Wednesday, July 8, 2009

what a day


i was useless today - started watching the michael jackson memorial coverage on CNN (the only news channel i watch, except MSNBC once in a while) regardless of how anyone feels about MJ or his music or his personal life, he was a decent human being (personally, i think he was only guilty of poor judgement from time to time) and i thought the service was lovely and was apropos for all concerned, although (funny story) halfway thru the program, a brief but fierce thunderstorm hit our area and knocked down a power line so i called a friend and fellow MJ fan who lives in rhode island and she plunked her phone down in front of her TV and i had to listen to the rest of it (like when people used to gather 'round the radio back in the 30s and 40s) on my cell phone!! of course, they practically showed the entire show (highlights, they call 'em) again in the post-show coverage, so i got to see and hear most of the things i missed... anyway, i'm still very sad and very moved by this outpouring of emotion for a man who has been vilified by the media over the past two decades, and i cried until my head ached and my eyes burned... these things affect me so intensely, like when heath ledger died, and river phoenix, and john belushi... and of course john lennon -

but let's see, now it's getting light outside, birds are singing away, cats are jumping and running around like crazy critters... and i have to find a job - no money, i need to get something to happen

like zoey says in "Serenity" - "Talkin' ain't doin' - " and then she says something in Chinese... (sorry, that's sort of a random movie quote)
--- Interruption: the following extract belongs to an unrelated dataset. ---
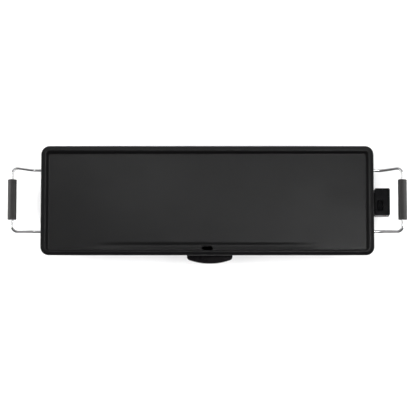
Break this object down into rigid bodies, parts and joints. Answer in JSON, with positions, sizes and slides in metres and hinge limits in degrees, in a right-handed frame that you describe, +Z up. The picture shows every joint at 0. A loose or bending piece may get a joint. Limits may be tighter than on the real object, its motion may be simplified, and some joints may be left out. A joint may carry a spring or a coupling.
{
  "type": "electric griddle",
  "caption": "Long electric table griddle with a rimmed non-stick plate, wire end handles, a sliding drip tray and a plug-in temperature controller.",
  "frame": {"origin": "middle of the footprint, on the surface the feet stand on", "axes": "+Z up, X along the plate with the controller at +X, Y from front to back with the drip tray at -Y"},
  "size_m": [0.837, 0.2466, 0.0975],
  "materials": {
    "non_stick": "black non-stick coating on die-cast aluminium, satin",
    "chrome": "bright chrome-plated steel rod",
    "steel": "zinc-plated or stainless steel",
    "phenolic": "moulded heat-resistant phenolic, satin black",
    "grip": "moulded grip sleeve, matt black",
    "rubber": "matt black rubber",
    "enamel": "black coated drip tray, satin",
    "ceramic": "unglazed steatite ceramic insulator",
    "brass": "bright contact brass",
    "lens": "translucent red polycarbonate",
    "glass": "clear glass capsule"
  },
  "bodies": {
    "griddle": {"griddle_plate": "non_stick", "grip_left": "grip", "grip_right": "grip", "handle_clamp_screw_front_left": "steel", "handle_clamp_screw_front_right": "steel", "handle_clamp_screw_rear_left": "steel", "handle_clamp_screw_rear_right": "steel", "handle_rod_left": "chrome", "handle_rod_right": "chrome", "heating_element": "steel", "inlet_screw_front": "steel", "inlet_screw_rear": "steel", "inlet_shroud": "phenolic", "leg_front_left": "phenolic", "leg_front_right": "phenolic", "leg_rear_left": "phenolic", "leg_rear_right": "phenolic", "leg_screw_front_left": "steel", "leg_screw_front_right": "steel", "leg_screw_rear_left": "steel", "leg_screw_rear_right": "steel", "rail_screw_front_left": "steel", "rail_screw_front_right": "steel", "rail_screw_rear_left": "steel", "rail_screw_rear_right": "steel", "rubber_foot_front_left": "rubber", "rubber_foot_front_right": "rubber", "rubber_foot_rear_left": "rubber", "rubber_foot_rear_right": "rubber", "terminal_insulator_front": "ceramic", "terminal_insulator_rear": "ceramic", "terminal_pin_front": "brass", "terminal_pin_rear": "brass", "tray_rail_left": "steel", "tray_rail_right": "steel"},
    "tray": {"drip_tray": "enamel"},
    "controller": {"controller_top_shell": "phenolic", "controller_bottom_shell": "phenolic", "contact_block": "phenolic", "contact_socket_front": "brass", "contact_socket_rear": "brass", "sensor_probe": "steel", "thermostat_switch": "brass", "pilot_lens": "lens", "neon_lamp": "glass", "cord_gland": "rubber", "shell_screw_front": "steel", "shell_screw_rear": "steel"},
    "dial": {"dial_wheel": "phenolic", "dial_shaft": "steel"}
  },
  "joints": [
    {"name": "tray_slide", "type": "slide", "parent": "griddle", "child": "tray", "axis": [0, -1, 0], "range_m": [0, 0.1]},
    {"name": "controller_slide", "type": "slide", "parent": "griddle", "child": "controller", "axis": [1, 0, 0], "range_m": [0, 0.1]},
    {"name": "dial_turn", "type": "hinge", "parent": "controller", "child": "dial", "pos_m": [0.3635, -0.00225, 0.0581], "axis": [1, 0, 0], "range_deg": [0, 240]}
  ]
}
what i really want to do is write something, or rewrite something - i have to show my stories to someone and get some constructive criticism... enter some writing contests, go to a writer's conference, get some feedback, start sending out my clips & rez to some magazines, something!

and start sorting thru all the clutter - i think that's what's holding me back - too much stuff - yeah, gotta clear some things up and out - ok, so might as well stay up and do some of those things! what image shall i leave you with today? how about this one?

may the force be with you/photo by tjgoogins/2009/all rights reserved

Saturday, July 4, 2009

happy 4th of july


well, at least i am writing once a month - will try to be more diligent - looking for a job, sorting thru 10 years worth of collecting stuff (paper, wire & beads; candles; xmas decorations; clothes & shoes; boxes & bags; baskets; sea shells; old batteries; pens & paints; cards & postcards; ad infinitem) and not making much headway... but i persevere

there is so much to be done - taking some time to salute dead celebrities - trying to save a bird's nest that blew down yesterday during a brief yet fierce thunderstorm - will record that effort with photographs

photo: tjgoogins/dance, dopey, dance/2009/all rights reserved

will try again to work on my web site but having trouble downloading photographs for it have been sending long-distance reiki healing to friends & family members who are in poor health


have to work harder at: finding a job/cleaning house/writing/creating art cards/jewelry/healing the planet - you know, the usual...
until next time, i leave you with this image and a thought for the day: "Even if you are on the right track, you'll get run over if you just sit there." Will Rogers

Saturday, June 13, 2009

east coast sunset


new england sunset - tjgoogins 2009 - all rights reserved

well, yet another picture of yet another sunset - still in the process of relocating - changing my name - trying to figure out how to make a living - not unpacked yet - sick of looking at my wedding photos but have to print more out for sharing - lots of rain up here in new england - husband's birthday coming up in a couple of days and i can't afford to get him anything, so i'll make him a card with a coupon or rain check that says, "good for one birthday present" - must be optimistic, which is pretty difficult for a nihilist like me -it's late and i had already turned in but then got up and said, "i'm going to write something tonight, even if it's only one paragraph" so here it is - more to come - i must be more organized, more proactive, more focused - more alive! be particular: TJG

Saturday, May 16, 2009

always a lesson to learn


in looking back over the last couple of entries, it comes across as though it was supposed to be something i did for me, and i guess it was, on some level, an attempt to find some sort of future for myself, on my own, with a little help

but now i feel like i just didn't try hard enough, not nearly hard enough - i just sort of floated along and hoped that somehow i would find my niche, something artistic and creative and, oh, i suppose "green" in some way - and i had the idea that somehow i could help my step-dad improve his health and i could make my mother laugh more and my brother and i would work on many projects together and discover our true potential and achieve some elusive goal and we would all get along and there would be no anger or bitterness - but it's still there, lurking in the shadows, it's as much a part of myself as anyone else - i only did a fraction of what i came here to do, and i guess that's something - but so much wasted time and money - none of us are any better off, not really, in hindsight

photo: tjgoogins/spring moth/2009/all rights reserved

so, did i learn patience? no. did i help others? a little, maybe, but not enough to feel too good about it. are we any better off than we were a year and a half ago? not really. so what was gained? what was lost? watching us all languishing in our financial tar pit, seeing our society slipping into a quiet yet angry desperation, worried about the next phase of my life, frightened of what may be ahead, concerned about family and the future, trying to find the courage to keep going... waiting for the other shoe to drop - these are unsettling times, so much anger, we must cling to hope

anyway, that's what is on my mind as i slowly get ready to leave again - oh why do i feel that i can not make one good decision???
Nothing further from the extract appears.